There are also ethical issues with the business model of buying up debt and then hiring ex-convicts to collect that debt.
Another, much smaller, example.
Edit:typo.
I don’t think that’s an example of someone investing money into an asset. It’s a bet on default rates not changing.
Do you believe that people without special expertise are capable of finding and evaluating those opportunities?
What’s “special expertise”? Like most everything in life, this requires the capability and the willingness to learn and figure things out.
How many hours do you think the average person on LW would need to invest to pick up the relevant skills?
The question is ill-defined, it’s like asking in how many hours can you learn to program in, say, R. The answers can plausibly range from “a few hours” to “a lifetime”.
Besides, in this case some skills will be general (e.g. risk management), equivalent to the ability to code, and some will be very very specific (e.g. knowledge of the regulatory regime in a particular narrow field), equivalent to understanding some library very well.
I don’t think that anyone ever thought that paying the bank to hold your money was a theoretical impossibility—paid checking accounts are not a new thing. What is supposed to be ‘impossible’ is for bank loans have a negative interest rate—if the bank pays you to borrow money. Of course, even that was/is only ‘impossible’ with certain exceptions (specifically, deflation is bad for lenders; but they try to predict deflation, and try not to loan at a negative real rate).
If reports are correct, this is sort of an example of a transplant version of the Trolley problem in the wild: http://timesofindia.indiatimes.com/world/middle-east/Islamic-State-sanctioned-organ-harvesting-in-document-taken-in-US-raid/articleshow/50326036.cms
Not really.. It’s not a trolley problem to divert the trolley into a group of ants, and ISIS thinks of non-Muslims like ants.
Additionally it wants to scare it’s enemies by being brutal.
Where can I find The Browser’s Golden giraffes competition nominees? They have deleted the list and I don’t have an offline copy.
Can you find an archived copy on archive.org?
No, they don’t have it.
Thoughts this week, part 2
Sweat equity marketplaces
Anyone know why online sweat equity marketplaces never took off? Their website is basically non-functional. I can see the potential for sweat-equity marketplace focusing on a surprising number of fields—say cash strapped writers looking for an editor for instance.
Nuremburg principles
Love and subjective well-being
Love has too complex a relationship with happiness for me to want to try to make rational decisions in relation to (sentence structure pls)
Health prioritization
Wow. Did not expect that.
I read it in an article about stigma of mental health in entrepreneurs. To try and find the original source, I googled the statistic and found this lovely designed page, an advertisement
This led me to this lovely project which led me to this initiative which I forsee financial analysts using to make stock market predictions based on people’s sentiment!
The article says:
No existing term sheets seems to be a huge barrier for getting the project adopted.

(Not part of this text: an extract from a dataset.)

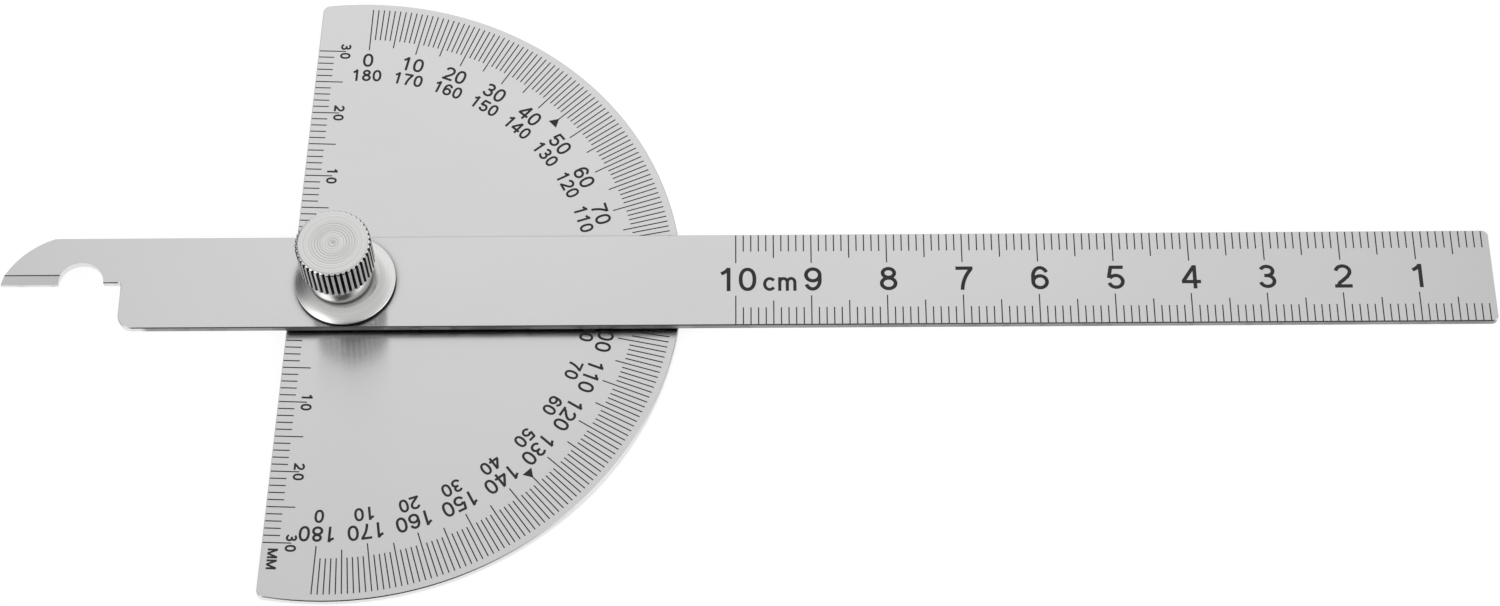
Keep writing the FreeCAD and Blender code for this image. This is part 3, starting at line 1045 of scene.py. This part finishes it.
class ANGLEFINDER_OT_nut(bpy.types.Operator):
    """Turn and knurl the thumb nut"""

    bl_idname = "angle_finder.nut"
    bl_label = "Thumb nut"

    RING_STEPS = 6

    def execute(self, context):
        nut = settings(context, "nut")
        head = reach("thumb_nut")
        columns = self.columns(nut, head)
        collar_end = NUT_SEAT + nut.collar_length
        bore_end = NUT_SEAT + nut.bore_depth
        edge = nut.wear
        level_rows = [
            (0.0, bore_end + nut.drill_point), (nut.bore_radius, bore_end),
            (nut.bore_radius, NUT_SEAT + 2 * edge), (nut.bore_radius + 2 * edge, NUT_SEAT),
            (nut.collar_radius - 2 * edge, NUT_SEAT), (nut.collar_radius, NUT_SEAT + 2 * edge),
            (nut.collar_radius, collar_end),
        ]
        bm = bmesh.new()
        rings = [self.ring(bm, [(a, radius, height) for a, r in columns])
                 for radius, height in level_rows]
        under = head - nut.lower_chamfer
        rings.append(self.ring(bm, [(a, min(under, r), collar_end) for a, r in columns]))
        rings.append(self.ring(bm, [
            (a, r, collar_end + max(0.0, r - under)) for a, r in columns]))
        for inset, drop in self.shoulder(nut.upper_chamfer):
            rings.append(self.ring(bm, [
                (a, min(head - inset, r), NUT_TOP - drop) for a, r in columns]))
        for radius, height in self.turned_rings(nut, head - 1.75 * nut.upper_chamfer):
            rings.append(self.ring(bm, [(a, radius, height) for a, r in columns]))
        for low, high in zip(rings, rings[1:]):
            skin(bm, low, high)
        clean(bm, SAME_PLACE / 2)
        finish = settings(context, "finish")

        def grooves(metal, radius, height):
            """Painted shade in the knurl's grooves, which spares the crests and the faces."""
            deep = metal.spread(radius, head / MM - 0.05, head / MM - 0.02, 1.0, 0.0)
            root = (head - nut.groove_depth) / MM
            beside = metal.spread(radius, root - 0.1, root - 0.05)
            top = (NUT_TOP - 0.5 * nut.upper_chamfer) / MM
            foot = (collar_end + 0.5 * nut.lower_chamfer) / MM
            below = metal.spread(height, top - 0.08, top, 1.0, 0.0)
            above = metal.spread(height, foot, foot + 0.08)
            return metal.math("MULTIPLY", metal.math("MULTIPLY", deep, beside),
                              metal.math("MULTIPLY", below, above))

        # Painted shade in the knurl's grooves
        nickel = turned_metal("nut_nickel", finish.nickel, finish.groove, 0.14, 0.84, dirt=grooves)
        piece = finish_piece(bm, "knurled_nut", nickel, "nut")
        bevel = piece.modifiers.new("worn_edges", "BEVEL")
        bevel.width = nut.wear
        bevel.segments = 2
        bevel.limit_method = "ANGLE"
        bevel.angle_limit = math.radians(28)
        bevel.harden_normals = True
        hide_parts("thumb_nut")
        return {"FINISHED"}

    def columns(self, nut, head):
        """Angle and radius of each upright line of the knurled head."""
        pitch = FULL_TURN / nut.grooves
        mouth = nut.groove_width / 2 / head
        land = pitch - 2 * mouth
        made = []
        for i in range(nut.grooves):
            start = i * pitch
            made.append((start, head - nut.groove_depth))
            made += [(start + mouth + land * t, head) for t in (0.0, 0.5, 1.0)]
        return made

    def shoulder(self, chamfer):
        """Inset and drop of the points from the knurl to the top face: a chamfer, then a curve."""
        shares = ((0.0, 1.0), (0.9, 0.2), (1.1, 0.1), (1.35, 0.03), (1.6, 0.0))
        return [(chamfer * inset, chamfer * drop) for inset, drop in shares]

    def ring(self, bm, corners):
        if corners[0][1] < ON_AXIS:
            return [bm.verts.new((0.0, 0.0, corners[0][2]))]
        return [bm.verts.new((r * math.cos(a), r * math.sin(a), z)) for a, r, z in corners]

    def turned_rings(self, nut, outer):
        """Shallow waves that the facing tool left, down to a pip in the middle."""
        count = int(outer / nut.ring_pitch)
        for i in range(count * self.RING_STEPS):
            t = i / self.RING_STEPS
            radius = outer - t * nut.ring_pitch
            strength = 0.35 + 0.65 * abs(math.sin(2.7 * math.floor(t) + 0.8))
            fade = min(1.0, t, 1.6 * (1 - radius / outer) + 0.15)
            dip = nut.ring_depth * strength * fade * (1 - math.cos(FULL_TURN * t)) / 2
            if radius > 0.2 * MM:
                yield radius, NUT_TOP - dip
        yield 0.16 * MM, NUT_TOP - 0.02 * MM
        yield 0.0, NUT_TOP - 0.12 * MM


class ANGLEFINDER_OT_stage(bpy.types.Operator):
    """Set up the floor, the light and the camera"""

    bl_idname = "angle_finder.stage"
    bl_label = "Stage"

    def execute(self, context):
        stage = settings(context, "stage")
        self.floor(context, stage)
        self.world(context, stage)
        self.camera(context, stage)
        context.scene.view_settings.view_transform = "Standard"
        return {"FINISHED"}

    def floor(self, context, stage):
        bm = bmesh.new()
        bmesh.ops.create_grid(bm, x_segments=8, y_segments=8, size=stage.floor_size / 2)
        mesh = bpy.data.meshes.new("floor")
        bm.to_mesh(mesh)
        bm.free()
        mesh.materials.append(self.floor_material(stage))
        floor = bpy.data.objects.new("floor", mesh)
        floor.location.z = -FLOOR_DROP
        context.scene.collection.objects.link(floor)

    def floor_material(self, stage):
        """White paper that shows a soft shadow, and white in reflections too."""
        glow = [1 - 0.6 * stage.shadow] * 3
        paper = Finish("floor_paper", Roughness=1.0, Specular_IOR_Level=0.0, Emission_Color=glow)
        speckle = paper.noise(paper.place(0.0, (900.0, 900.0, 900.0)), 2.0)
        tint = paper.blend(paper.spread(speckle, 0.3, 0.7), stage.floor, dimmed(stage.floor, 0.985))
        path = paper.add("LightPath")
        seen = paper.math("MAXIMUM", path.outputs["Is Camera Ray"], path.outputs["Is Glossy Ray"])
        seen = paper.math("MAXIMUM", seen, path.outputs["Is Transmission Ray"])
        paper.paint(Base_Color=paper.blend(seen, tint, dimmed(stage.floor, stage.shadow)),
                    Emission_Strength=seen)
        return paper.material

    def world(self, context, stage):
        """Even light from the sides that softens towards the top, with round patches."""
        world = bpy.data.worlds.new("studio")
        world.use_nodes = True
        context.scene.world = world
        sky = Nodes(world.node_tree)
        direction = sky.add("TexCoord").outputs["Generated"]
        ramp = sky.add("ValToRGB", Fac=sky.parts(direction)["Z"])
        ramp.color_ramp.interpolation = "EASE"
        for stop, place, level in zip(ramp.color_ramp.elements, (0.45, 0.85),
                                      (stage.horizon, stage.zenith)):
            stop.position = place
            stop.color = (*level, 1.0)
        light = ramp.outputs[0]
        window = [stage.window] * 3
        for name, towards, inner, outer, level in (
            ("side sheet", (0.10, 0.50, 0.86), 4, 9, stage.side_sheet),
            ("sheet", (-0.09, 0.58, 0.81), 8, 14, stage.sheet),
            ("wall", (0.1, -0.95, 0.3), 14, 40, stage.wall),
            ("corner", (-0.8, 0.42, 0.42), 4, 38, stage.corner),
            ("window", (-0.62, -0.60, 0.50), 8, 27, window),
            ("side window", (0.90, -0.29, 0.30), 6, 22, window),
        ):
            share = self.patch(sky, direction, Vector(towards).normalized(), inner, outer)
            light = sky.blend(share, light, level)
            light.node.name = name
        sky.give(sky.tree.nodes["Background"], {"Color": light, "Strength": 1.0})

    def patch(self, sky, direction, towards, inner, outer):
        """Share of a round patch, full within the inner angle and gone past the outer."""
        nearness = sky.add("VectorMath", {"operation": "DOT_PRODUCT"})
        sky.put(nearness.inputs[0], direction)
        sky.put(nearness.inputs[1], towards)
        return sky.add("MapRange", {"interpolation_type": "SMOOTHSTEP"},
                       Value=nearness.outputs["Value"], From_Min=math.cos(math.radians(outer)),
                       From_Max=math.cos(math.radians(inner))).outputs["Result"]

    def camera(self, context, stage):
        data = bpy.data.cameras.new("camera")
        data.lens = stage.lens
        data.sensor_width = 36.0
        data.shift_x = stage.lens_shift
        data.clip_start = 0.01
        data.clip_end = 20.0
        camera = bpy.data.objects.new("camera", data)
        camera.location = stage.camera_place
        towards = Vector(stage.camera_aim) - Vector(stage.camera_place)
        turn = towards.to_track_quat("-Z", "Y").to_matrix().to_4x4()
        camera.rotation_euler = (turn @ Matrix.Rotation(stage.camera_roll, 4, "Z")).to_euler()
        context.scene.collection.objects.link(camera)
        context.scene.camera = camera


OPERATORS = (
    ANGLEFINDER_OT_plate,
    ANGLEFINDER_OT_degree_scale,
    ANGLEFINDER_OT_edge_scale,
    ANGLEFINDER_OT_arm,
    ANGLEFINDER_OT_arm_scale,
    ANGLEFINDER_OT_stud,
    ANGLEFINDER_OT_washer,
    ANGLEFINDER_OT_nut,
    ANGLEFINDER_OT_stage,
)


class ANGLEFINDER_PT_sidebar(bpy.types.Panel):
    """Lists the pieces of the angle finder"""

    bl_idname = "ANGLEFINDER_PT_sidebar"
    bl_label = "Angle Finder"
    bl_space_type = "VIEW_3D"
    bl_region_type = "UI"
    bl_category = "Angle Finder"

    def draw(self, context):
        for operator in OPERATORS:
            self.layout.operator(operator.bl_idname)
        for group, kind in GROUPS.items():
            column = self.layout.column(align=True)
            column.label(text=kind.__doc__)
            for name in kind.__annotations__:
                column.prop(settings(context, group), name)


def register():
    for kind in (*GROUPS.values(), *OPERATORS, ANGLEFINDER_PT_sidebar):
        bpy.utils.register_class(kind)
    for group, kind in GROUPS.items():
        setattr(bpy.types.Scene, f"angle_finder_{group}", PointerProperty(type=kind))


def unregister():
    for group in GROUPS:
        delattr(bpy.types.Scene, f"angle_finder_{group}")
    for kind in (ANGLEFINDER_PT_sidebar, *OPERATORS, *GROUPS.values()):
        bpy.utils.unregister_class(kind)


def main():
    register()
    for operator in OPERATORS:
        category, name = operator.bl_idname.split(".")
        getattr(getattr(bpy.ops, category), name)()


if __name__ == "__main__":
    main()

The traditional model is that there are publishing houses that have expertise in judging which book is likely to be successful. A cash strapped writer can go to one of these and then the publishing house pays for all additional expeneses.

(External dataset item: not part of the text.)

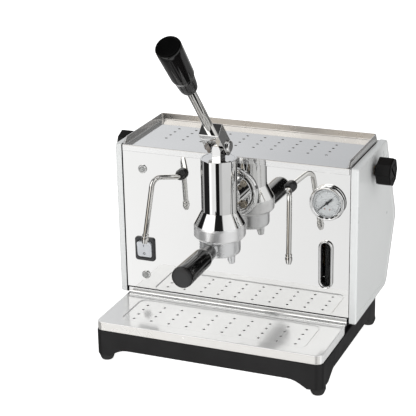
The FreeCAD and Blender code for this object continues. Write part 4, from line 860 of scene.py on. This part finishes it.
def portafilter():
    """Cup with two lugs, the spout under it, and its handle and cap."""
    low, high = box_mm("portafilter_body")
    home, axis_z, bottom, top = shift(GROUP.x, GROUP.y, 0), middle("portafilter_handle").z, low.z, high.z
    cup = lathe([(4, bottom + 3, 0.2), (22.2, bottom + 3), (22.2, bottom, 0.2), (24, bottom + 0.2, 1.2),
                 (26.6, bottom + 1.7, 2), (27.5, bottom + 5, 3), (27.5, top, 0.4), (24.2, top, 0.4),
                 (24.2, 174, 2), (20, 170, 1), (4, 170, 0.2)], 128, True, 8)
    lugs = [slab(rectangle(*xs, -7, 7), 192, 197, soft=(0.3, 0.3)) for xs in ((25, 30.4), (-30.4, -25))]
    collar = moved(lathe([(0, 20), (7.5, 20), (7.5, 34.7), (0, 34.7)], 48), shift(0, 0, axis_z) @ FRONT)
    piece("portafilter_cup", boolean(cup, [*lugs, collar], "UNION"), "satin_cup", "chrome",
          ["portafilter_body"], "portafilter", home, weighted=True)

    plate_radius = 21.9
    plate = lathe([(0, bottom + 0.05), (plate_radius - 0.3, bottom + 0.05, 0.4),
                   (plate_radius, bottom + 0.4, 0.2), (plate_radius, bottom + 2.9), (0, bottom + 2.9)])
    tips = []
    for side in (-1, 1):
        tip = lathe([(0, 14.6), (6.15, 14.6), (6.1, 13.6), (5.2, 6, 14), (4.2, 1.2, 2), (3.7, 0.1, 0.6),
                     (2.4, 0.1, 0.3), (2.4, 7, 0.4), (0, 7)], 48)
        tips.append(moved(tip, shift(side * 16.6, 0, bottom - 13.6) @ spin(-8 * side, "Y")))
    spout = boolean(plate, tips, "UNION")

    def at_root(vert):
        return abs(vert.co.z - bottom) < 0.2 and math.hypot(vert.co.x, vert.co.y) < plate_radius - 0.6

    soften(spout, 0.9, 50, 3, lambda edge: all(at_root(vert) for vert in edge.verts))
    piece("spout", spout, "satin_cup", "chrome", ["twin_spout"], "portafilter", home, weighted=True)

    reach = GROUP.y - box_mm("portafilter_handle_cap")[0].y
    out = shift(GROUP.x, GROUP.y, axis_z) @ FRONT
    grip = lathe([(0, 35), (8.2, 35, 0.8), (9.7, 36.8, 1.2), (10.6, 42, 8), (12, 57, 6), (13.7, 63, 5),
                  (14.5, reach - 12, 40), (14.5, reach - 4, 4), (13.9, reach - 1.5, 1), (12.9, reach - 1.3),
                  (0, reach - 1.3)])
    piece("filter_handle", grip, "bakelite", "handle_black", ["portafilter_handle"], "portafilter", out)
    cap = lathe([(0, reach - 1.5), (13, reach - 1.5), (13, reach - 1, 0.4), (12.2, reach - 0.5, 0.8),
                 (8, reach, 5), (0, reach)])
    piece("filter_handle_cap", cap, "cap", "handle_black", ["portafilter_handle_cap"], "portafilter", out)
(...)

On the other hand the average editor doesn’t want to invest the time to see whether certain books are viable before investing into the book.
Why would an editor want to do work whose compensation is very risky (maybe you’re editing the next Harry Potter, but >80% of the time it’s going to lose money) instead of work whose compensation is certain?
This is compounded by adverse selection: the better my thing is, the less willing I will be to sell equity, and so the equity markets will be mostly flooded with garbage.